## Given material

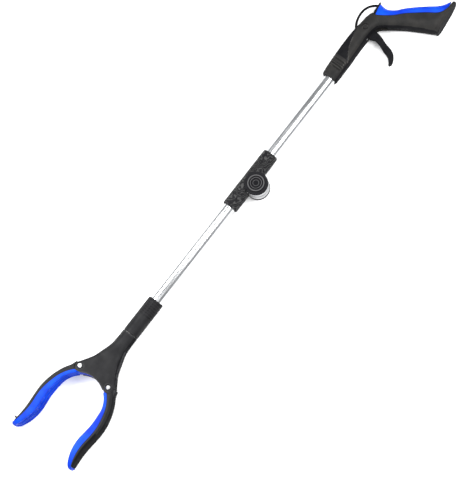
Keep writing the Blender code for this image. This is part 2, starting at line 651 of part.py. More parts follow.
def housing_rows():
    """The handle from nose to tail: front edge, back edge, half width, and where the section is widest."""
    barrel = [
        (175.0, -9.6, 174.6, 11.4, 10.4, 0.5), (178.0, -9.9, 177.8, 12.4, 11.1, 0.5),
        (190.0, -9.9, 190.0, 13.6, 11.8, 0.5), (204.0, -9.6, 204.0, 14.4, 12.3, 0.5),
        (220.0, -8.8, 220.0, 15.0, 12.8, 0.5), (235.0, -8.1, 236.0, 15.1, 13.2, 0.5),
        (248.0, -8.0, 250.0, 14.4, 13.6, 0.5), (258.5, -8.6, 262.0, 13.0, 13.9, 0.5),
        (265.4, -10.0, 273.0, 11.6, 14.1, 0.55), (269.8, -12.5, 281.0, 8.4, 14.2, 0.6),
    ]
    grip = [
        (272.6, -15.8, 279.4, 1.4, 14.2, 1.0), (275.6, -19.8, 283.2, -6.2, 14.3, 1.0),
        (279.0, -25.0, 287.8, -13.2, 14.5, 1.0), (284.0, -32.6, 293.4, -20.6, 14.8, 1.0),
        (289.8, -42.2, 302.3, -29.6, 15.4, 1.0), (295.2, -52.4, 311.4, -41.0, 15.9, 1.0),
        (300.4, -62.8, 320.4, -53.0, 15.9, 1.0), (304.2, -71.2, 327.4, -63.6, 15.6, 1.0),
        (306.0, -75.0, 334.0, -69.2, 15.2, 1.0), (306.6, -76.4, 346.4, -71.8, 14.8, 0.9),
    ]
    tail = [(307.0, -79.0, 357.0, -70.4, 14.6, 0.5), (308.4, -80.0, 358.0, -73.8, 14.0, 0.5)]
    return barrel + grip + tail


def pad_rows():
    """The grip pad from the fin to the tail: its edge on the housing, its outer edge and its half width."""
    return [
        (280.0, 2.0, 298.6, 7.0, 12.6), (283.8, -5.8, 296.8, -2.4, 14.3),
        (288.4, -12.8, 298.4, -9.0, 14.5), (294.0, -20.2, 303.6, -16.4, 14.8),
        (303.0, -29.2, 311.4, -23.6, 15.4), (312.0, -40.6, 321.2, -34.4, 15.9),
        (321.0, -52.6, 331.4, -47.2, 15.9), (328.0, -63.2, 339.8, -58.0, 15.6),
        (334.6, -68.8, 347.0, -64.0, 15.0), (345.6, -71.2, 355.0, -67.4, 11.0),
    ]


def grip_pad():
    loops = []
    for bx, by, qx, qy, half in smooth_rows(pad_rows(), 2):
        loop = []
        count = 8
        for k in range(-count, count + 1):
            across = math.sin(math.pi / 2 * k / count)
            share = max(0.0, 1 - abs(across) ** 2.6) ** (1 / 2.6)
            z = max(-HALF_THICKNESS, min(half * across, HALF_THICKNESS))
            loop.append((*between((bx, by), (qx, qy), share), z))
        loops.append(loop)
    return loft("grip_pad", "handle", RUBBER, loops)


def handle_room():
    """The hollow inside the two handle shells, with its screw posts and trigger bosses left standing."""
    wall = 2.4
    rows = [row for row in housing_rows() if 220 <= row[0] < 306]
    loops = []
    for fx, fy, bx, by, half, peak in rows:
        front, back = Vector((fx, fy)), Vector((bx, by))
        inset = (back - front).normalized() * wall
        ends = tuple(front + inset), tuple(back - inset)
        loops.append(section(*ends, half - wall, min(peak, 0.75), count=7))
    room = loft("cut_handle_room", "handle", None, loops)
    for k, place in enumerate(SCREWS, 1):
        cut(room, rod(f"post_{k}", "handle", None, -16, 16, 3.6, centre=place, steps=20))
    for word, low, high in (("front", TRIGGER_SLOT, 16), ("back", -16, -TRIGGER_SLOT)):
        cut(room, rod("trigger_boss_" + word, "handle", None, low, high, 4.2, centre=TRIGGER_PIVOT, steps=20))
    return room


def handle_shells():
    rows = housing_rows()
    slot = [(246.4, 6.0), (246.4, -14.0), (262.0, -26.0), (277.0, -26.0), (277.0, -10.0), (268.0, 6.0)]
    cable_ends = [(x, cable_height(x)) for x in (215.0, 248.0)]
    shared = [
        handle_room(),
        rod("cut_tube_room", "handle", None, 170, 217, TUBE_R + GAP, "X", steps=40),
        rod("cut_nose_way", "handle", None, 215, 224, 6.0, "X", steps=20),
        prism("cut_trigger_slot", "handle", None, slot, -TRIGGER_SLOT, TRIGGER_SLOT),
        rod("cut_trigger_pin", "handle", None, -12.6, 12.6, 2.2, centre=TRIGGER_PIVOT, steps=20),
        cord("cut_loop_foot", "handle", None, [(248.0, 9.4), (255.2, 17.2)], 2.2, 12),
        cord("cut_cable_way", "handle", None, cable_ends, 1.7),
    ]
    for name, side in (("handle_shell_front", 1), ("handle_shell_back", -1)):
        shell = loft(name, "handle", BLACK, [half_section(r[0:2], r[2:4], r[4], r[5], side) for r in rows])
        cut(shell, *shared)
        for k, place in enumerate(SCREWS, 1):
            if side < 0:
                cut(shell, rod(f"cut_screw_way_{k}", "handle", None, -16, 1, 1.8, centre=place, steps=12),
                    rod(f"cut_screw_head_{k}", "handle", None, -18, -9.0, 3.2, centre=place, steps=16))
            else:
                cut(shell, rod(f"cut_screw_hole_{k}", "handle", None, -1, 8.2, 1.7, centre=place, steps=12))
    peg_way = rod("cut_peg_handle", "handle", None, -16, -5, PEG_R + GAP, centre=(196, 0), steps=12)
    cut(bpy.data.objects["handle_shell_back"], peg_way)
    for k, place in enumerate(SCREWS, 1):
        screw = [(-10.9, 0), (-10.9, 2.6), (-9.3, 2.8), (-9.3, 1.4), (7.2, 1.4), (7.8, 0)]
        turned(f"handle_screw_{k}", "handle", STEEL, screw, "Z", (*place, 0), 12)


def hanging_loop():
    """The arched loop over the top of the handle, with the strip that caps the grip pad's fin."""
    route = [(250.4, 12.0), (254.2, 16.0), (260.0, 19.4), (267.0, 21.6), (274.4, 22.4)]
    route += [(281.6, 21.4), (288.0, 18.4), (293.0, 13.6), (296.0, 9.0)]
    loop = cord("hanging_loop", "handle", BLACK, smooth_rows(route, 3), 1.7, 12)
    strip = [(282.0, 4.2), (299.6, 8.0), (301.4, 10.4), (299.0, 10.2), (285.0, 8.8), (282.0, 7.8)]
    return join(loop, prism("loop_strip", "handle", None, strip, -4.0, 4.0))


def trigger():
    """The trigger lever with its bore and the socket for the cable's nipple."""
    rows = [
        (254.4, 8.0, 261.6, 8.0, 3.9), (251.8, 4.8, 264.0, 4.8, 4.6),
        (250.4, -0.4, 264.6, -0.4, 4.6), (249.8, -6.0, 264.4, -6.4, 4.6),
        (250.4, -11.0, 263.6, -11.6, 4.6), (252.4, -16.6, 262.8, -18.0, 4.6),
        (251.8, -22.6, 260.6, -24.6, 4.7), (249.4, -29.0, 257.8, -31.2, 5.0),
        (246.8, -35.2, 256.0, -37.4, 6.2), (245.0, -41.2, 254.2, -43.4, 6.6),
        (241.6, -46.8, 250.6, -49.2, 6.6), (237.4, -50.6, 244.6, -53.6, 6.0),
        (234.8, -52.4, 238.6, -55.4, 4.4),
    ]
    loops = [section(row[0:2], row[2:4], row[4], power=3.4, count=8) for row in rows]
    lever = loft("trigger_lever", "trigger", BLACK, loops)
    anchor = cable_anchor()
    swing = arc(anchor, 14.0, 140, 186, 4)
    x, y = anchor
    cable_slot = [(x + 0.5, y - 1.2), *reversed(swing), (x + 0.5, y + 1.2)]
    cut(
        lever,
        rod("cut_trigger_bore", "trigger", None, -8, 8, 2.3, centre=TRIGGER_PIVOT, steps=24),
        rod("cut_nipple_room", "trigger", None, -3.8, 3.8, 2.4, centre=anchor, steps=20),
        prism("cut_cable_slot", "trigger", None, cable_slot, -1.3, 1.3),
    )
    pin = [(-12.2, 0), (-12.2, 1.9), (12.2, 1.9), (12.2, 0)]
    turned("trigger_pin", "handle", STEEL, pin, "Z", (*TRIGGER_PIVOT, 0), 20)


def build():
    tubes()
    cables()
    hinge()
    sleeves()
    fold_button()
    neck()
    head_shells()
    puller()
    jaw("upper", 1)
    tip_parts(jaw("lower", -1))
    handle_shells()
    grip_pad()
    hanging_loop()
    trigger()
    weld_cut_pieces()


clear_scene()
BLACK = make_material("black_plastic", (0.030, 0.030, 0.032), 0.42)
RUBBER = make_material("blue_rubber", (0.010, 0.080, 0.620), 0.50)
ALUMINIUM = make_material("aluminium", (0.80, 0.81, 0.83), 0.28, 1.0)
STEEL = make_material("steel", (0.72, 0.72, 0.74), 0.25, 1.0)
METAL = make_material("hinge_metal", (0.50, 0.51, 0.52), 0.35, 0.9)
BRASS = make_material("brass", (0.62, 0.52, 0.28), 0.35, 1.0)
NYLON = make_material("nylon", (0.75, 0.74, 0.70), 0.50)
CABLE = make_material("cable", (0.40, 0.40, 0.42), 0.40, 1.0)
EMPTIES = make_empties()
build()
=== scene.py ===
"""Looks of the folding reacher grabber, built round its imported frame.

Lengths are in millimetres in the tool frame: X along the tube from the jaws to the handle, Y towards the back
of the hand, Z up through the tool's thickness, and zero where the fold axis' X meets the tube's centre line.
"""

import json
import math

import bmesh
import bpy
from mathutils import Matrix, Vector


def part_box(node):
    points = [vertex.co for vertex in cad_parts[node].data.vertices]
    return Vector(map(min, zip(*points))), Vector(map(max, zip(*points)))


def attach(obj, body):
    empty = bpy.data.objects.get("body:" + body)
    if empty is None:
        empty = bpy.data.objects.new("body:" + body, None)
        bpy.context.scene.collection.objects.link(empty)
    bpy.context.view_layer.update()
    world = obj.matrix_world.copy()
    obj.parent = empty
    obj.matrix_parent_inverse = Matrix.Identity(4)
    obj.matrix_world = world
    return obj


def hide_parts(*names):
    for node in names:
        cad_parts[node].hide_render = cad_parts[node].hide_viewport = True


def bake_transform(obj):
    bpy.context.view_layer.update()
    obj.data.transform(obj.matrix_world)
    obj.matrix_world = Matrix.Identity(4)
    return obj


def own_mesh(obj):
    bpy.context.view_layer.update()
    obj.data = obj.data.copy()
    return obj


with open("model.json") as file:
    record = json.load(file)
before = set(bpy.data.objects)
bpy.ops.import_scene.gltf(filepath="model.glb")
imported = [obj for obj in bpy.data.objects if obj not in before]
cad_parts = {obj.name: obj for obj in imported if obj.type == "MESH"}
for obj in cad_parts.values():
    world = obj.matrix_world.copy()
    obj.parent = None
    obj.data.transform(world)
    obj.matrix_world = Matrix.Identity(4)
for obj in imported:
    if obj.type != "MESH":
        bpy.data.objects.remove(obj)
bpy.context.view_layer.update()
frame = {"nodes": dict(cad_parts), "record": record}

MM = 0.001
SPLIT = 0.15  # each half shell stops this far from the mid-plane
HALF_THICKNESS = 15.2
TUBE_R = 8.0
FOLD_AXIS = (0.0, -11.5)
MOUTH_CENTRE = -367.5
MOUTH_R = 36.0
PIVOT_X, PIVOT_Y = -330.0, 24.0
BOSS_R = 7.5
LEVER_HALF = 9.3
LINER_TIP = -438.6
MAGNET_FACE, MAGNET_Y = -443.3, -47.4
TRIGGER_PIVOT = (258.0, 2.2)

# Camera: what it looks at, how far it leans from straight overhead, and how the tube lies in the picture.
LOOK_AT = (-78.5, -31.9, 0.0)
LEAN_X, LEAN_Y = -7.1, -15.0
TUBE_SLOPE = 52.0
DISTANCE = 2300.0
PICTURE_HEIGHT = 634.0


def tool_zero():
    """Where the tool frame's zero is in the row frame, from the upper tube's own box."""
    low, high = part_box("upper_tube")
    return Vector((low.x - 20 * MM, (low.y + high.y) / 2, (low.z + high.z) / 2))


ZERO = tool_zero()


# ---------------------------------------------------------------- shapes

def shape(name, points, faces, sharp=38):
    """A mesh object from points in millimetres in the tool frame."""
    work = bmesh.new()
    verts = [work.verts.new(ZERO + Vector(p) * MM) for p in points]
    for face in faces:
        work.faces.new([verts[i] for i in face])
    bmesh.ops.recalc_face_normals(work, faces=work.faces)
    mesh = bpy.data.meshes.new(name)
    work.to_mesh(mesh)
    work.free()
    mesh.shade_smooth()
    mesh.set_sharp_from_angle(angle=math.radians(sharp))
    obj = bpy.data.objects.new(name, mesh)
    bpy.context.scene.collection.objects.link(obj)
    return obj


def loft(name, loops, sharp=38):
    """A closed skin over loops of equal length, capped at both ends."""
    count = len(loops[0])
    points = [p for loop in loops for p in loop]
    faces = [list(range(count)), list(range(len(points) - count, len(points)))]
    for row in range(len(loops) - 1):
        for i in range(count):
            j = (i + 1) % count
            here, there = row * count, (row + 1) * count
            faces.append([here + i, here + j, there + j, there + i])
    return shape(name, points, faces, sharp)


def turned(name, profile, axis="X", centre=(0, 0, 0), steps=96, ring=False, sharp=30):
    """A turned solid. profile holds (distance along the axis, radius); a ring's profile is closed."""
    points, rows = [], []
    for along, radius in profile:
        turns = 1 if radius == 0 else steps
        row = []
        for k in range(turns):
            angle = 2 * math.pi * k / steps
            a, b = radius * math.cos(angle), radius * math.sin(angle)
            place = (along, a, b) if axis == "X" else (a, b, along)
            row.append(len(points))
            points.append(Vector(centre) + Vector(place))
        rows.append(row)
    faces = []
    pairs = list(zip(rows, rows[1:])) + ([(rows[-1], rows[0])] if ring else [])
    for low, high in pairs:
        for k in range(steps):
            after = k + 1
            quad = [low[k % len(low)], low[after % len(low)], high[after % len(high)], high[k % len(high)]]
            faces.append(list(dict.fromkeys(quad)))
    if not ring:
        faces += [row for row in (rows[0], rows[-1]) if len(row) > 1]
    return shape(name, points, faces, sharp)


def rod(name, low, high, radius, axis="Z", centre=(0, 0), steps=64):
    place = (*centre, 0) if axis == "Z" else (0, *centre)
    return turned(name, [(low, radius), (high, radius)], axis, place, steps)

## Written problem
Retype, exactly and in full, the lines above from the one containing "clear_scene()" through the one containing "before = set(bpy.data.objects)".

## Expected answer
clear_scene()
BLACK = make_material("black_plastic", (0.030, 0.030, 0.032), 0.42)
RUBBER = make_material("blue_rubber", (0.010, 0.080, 0.620), 0.50)
ALUMINIUM = make_material("aluminium", (0.80, 0.81, 0.83), 0.28, 1.0)
STEEL = make_material("steel", (0.72, 0.72, 0.74), 0.25, 1.0)
METAL = make_material("hinge_metal", (0.50, 0.51, 0.52), 0.35, 0.9)
BRASS = make_material("brass", (0.62, 0.52, 0.28), 0.35, 1.0)
NYLON = make_material("nylon", (0.75, 0.74, 0.70), 0.50)
CABLE = make_material("cable", (0.40, 0.40, 0.42), 0.40, 1.0)
EMPTIES = make_empties()
build()
=== scene.py ===
"""Looks of the folding reacher grabber, built round its imported frame.

Lengths are in millimetres in the tool frame: X along the tube from the jaws to the handle, Y towards the back
of the hand, Z up through the tool's thickness, and zero where the fold axis' X meets the tube's centre line.
"""

import json
import math

import bmesh
import bpy
from mathutils import Matrix, Vector


def part_box(node):
    points = [vertex.co for vertex in cad_parts[node].data.vertices]
    return Vector(map(min, zip(*points))), Vector(map(max, zip(*points)))


def attach(obj, body):
    empty = bpy.data.objects.get("body:" + body)
    if empty is None:
        empty = bpy.data.objects.new("body:" + body, None)
        bpy.context.scene.collection.objects.link(empty)
    bpy.context.view_layer.update()
    world = obj.matrix_world.copy()
    obj.parent = empty
    obj.matrix_parent_inverse = Matrix.Identity(4)
    obj.matrix_world = world
    return obj


def hide_parts(*names):
    for node in names:
        cad_parts[node].hide_render = cad_parts[node].hide_viewport = True


def bake_transform(obj):
    bpy.context.view_layer.update()
    obj.data.transform(obj.matrix_world)
    obj.matrix_world = Matrix.Identity(4)
    return obj


def own_mesh(obj):
    bpy.context.view_layer.update()
    obj.data = obj.data.copy()
    return obj


with open("model.json") as file:
    record = json.load(file)
before = set(bpy.data.objects)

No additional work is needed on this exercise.